§ **AIM OF THE EXERCISE**
Reproduce only the lines of the material below that start at the line containing "Write part 2 of" and stop at the line containing "return node". Keep both end lines.

[Begin RECORDS FOR THIS TASK]

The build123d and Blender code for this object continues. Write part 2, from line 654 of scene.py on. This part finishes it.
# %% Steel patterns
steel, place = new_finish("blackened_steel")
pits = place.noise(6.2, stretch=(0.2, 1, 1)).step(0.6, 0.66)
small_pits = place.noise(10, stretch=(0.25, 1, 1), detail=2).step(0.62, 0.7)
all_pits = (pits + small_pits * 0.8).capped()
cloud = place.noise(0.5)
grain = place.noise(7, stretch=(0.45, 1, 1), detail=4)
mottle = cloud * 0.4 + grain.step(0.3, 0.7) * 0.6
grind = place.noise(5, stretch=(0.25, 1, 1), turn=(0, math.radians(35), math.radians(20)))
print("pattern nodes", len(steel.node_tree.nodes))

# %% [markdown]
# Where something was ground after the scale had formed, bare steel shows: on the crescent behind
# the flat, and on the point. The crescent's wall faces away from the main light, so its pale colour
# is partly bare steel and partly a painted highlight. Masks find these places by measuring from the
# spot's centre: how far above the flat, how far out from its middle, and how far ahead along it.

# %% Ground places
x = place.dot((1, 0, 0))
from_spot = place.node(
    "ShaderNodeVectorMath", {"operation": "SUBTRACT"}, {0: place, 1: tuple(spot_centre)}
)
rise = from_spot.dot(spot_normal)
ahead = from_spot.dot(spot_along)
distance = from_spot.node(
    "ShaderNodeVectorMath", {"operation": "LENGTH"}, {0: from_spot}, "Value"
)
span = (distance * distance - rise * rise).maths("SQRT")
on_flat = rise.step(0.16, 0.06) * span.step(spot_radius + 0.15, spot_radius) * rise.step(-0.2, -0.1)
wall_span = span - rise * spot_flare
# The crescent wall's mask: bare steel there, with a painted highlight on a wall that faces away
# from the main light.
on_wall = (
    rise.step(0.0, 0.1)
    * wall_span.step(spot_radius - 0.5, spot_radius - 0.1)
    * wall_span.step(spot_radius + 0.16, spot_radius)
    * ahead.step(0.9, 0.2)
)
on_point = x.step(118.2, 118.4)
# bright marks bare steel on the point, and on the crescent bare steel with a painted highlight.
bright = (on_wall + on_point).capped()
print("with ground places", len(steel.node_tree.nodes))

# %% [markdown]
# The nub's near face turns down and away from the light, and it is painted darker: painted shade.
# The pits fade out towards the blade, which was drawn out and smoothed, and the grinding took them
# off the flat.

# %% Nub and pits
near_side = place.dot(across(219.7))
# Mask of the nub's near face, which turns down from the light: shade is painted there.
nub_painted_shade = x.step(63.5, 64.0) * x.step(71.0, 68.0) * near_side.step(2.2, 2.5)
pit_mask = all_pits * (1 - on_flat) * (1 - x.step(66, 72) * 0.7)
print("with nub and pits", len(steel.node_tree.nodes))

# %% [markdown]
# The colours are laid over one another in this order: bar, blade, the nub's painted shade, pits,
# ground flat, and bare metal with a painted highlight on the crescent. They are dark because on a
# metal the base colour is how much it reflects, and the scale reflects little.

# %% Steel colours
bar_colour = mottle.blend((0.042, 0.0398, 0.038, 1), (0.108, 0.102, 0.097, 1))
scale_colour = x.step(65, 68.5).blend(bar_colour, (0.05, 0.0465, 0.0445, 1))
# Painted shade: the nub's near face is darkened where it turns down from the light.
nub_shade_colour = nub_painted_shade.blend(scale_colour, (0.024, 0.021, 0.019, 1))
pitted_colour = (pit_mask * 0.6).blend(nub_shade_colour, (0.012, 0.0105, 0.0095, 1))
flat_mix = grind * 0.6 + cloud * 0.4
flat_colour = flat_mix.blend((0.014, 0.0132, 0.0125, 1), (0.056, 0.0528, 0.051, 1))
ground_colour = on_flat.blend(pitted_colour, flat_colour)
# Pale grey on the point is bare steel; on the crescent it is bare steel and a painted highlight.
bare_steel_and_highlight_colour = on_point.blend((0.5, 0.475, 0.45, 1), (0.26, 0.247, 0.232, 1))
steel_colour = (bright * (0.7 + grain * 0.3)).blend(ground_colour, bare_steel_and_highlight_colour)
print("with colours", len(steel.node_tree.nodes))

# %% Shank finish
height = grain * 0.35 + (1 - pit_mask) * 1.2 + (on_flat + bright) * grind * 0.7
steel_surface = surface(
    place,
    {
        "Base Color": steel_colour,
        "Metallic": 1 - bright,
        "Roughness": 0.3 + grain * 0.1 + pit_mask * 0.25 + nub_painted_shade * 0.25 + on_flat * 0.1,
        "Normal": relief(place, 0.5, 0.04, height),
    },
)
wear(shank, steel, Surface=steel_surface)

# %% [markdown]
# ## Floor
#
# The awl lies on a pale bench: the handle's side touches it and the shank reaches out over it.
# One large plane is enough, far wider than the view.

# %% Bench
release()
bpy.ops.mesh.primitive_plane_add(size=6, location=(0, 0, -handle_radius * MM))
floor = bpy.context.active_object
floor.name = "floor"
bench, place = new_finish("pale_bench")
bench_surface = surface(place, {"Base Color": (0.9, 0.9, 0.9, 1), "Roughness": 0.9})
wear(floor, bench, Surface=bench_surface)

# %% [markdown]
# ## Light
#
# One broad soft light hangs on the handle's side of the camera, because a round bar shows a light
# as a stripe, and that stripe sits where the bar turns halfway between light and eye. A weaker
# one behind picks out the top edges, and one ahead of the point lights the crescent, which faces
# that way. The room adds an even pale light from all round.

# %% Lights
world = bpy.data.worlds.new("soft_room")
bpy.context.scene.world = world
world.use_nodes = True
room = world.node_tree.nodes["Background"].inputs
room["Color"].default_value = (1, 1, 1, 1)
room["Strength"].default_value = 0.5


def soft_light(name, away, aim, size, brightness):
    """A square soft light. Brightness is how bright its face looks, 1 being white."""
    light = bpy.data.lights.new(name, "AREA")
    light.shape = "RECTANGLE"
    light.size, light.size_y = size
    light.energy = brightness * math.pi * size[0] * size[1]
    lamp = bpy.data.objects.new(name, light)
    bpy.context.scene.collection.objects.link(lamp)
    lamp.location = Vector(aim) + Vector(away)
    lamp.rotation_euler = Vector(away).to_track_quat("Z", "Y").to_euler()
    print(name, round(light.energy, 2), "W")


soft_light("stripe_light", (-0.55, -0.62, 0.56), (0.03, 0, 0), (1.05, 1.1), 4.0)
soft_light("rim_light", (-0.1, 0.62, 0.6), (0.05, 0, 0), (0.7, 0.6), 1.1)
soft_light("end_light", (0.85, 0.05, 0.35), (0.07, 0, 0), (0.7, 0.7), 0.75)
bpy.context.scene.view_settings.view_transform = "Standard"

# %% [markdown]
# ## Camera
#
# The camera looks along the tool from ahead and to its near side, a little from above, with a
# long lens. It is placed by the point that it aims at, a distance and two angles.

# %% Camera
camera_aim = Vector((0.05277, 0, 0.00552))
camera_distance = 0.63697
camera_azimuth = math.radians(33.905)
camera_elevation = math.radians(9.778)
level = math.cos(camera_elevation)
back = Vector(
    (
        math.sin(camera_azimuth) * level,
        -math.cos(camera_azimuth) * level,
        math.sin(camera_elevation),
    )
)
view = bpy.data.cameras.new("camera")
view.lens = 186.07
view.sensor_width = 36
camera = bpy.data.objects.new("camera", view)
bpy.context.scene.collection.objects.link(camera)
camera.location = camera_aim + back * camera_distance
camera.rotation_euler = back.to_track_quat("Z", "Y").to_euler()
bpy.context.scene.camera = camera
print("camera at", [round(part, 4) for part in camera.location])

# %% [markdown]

[End RECORDS FOR THIS TASK]
[Begin RECORDS FOR THIS TASK]

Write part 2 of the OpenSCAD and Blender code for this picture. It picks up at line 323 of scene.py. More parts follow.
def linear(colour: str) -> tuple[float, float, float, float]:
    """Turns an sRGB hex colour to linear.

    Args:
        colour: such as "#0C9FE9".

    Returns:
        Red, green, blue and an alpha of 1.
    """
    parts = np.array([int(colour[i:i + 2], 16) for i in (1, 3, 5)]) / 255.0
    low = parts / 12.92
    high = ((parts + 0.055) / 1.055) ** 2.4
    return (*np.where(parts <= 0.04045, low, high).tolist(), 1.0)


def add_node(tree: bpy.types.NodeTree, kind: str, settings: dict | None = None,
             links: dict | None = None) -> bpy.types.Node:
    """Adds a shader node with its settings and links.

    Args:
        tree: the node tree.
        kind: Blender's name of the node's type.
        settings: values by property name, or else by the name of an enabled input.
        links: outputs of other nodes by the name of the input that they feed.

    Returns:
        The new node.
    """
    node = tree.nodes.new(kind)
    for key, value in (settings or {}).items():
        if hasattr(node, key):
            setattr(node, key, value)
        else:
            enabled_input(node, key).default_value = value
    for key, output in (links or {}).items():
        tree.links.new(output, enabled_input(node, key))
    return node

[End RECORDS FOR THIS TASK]

§ **THE COMPLETED TASK**
Write part 2 of the OpenSCAD and Blender code for this picture. It picks up at line 323 of scene.py. More parts follow.
def linear(colour: str) -> tuple[float, float, float, float]:
    """Turns an sRGB hex colour to linear.

    Args:
        colour: such as "#0C9FE9".

    Returns:
        Red, green, blue and an alpha of 1.
    """
    parts = np.array([int(colour[i:i + 2], 16) for i in (1, 3, 5)]) / 255.0
    low = parts / 12.92
    high = ((parts + 0.055) / 1.055) ** 2.4
    return (*np.where(parts <= 0.04045, low, high).tolist(), 1.0)


def add_node(tree: bpy.types.NodeTree, kind: str, settings: dict | None = None,
             links: dict | None = None) -> bpy.types.Node:
    """Adds a shader node with its settings and links.

    Args:
        tree: the node tree.
        kind: Blender's name of the node's type.
        settings: values by property name, or else by the name of an enabled input.
        links: outputs of other nodes by the name of the input that they feed.

    Returns:
        The new node.
    """
    node = tree.nodes.new(kind)
    for key, value in (settings or {}).items():
        if hasattr(node, key):
            setattr(node, key, value)
        else:
            enabled_input(node, key).default_value = value
    for key, output in (links or {}).items():
        tree.links.new(output, enabled_input(node, key))
    return node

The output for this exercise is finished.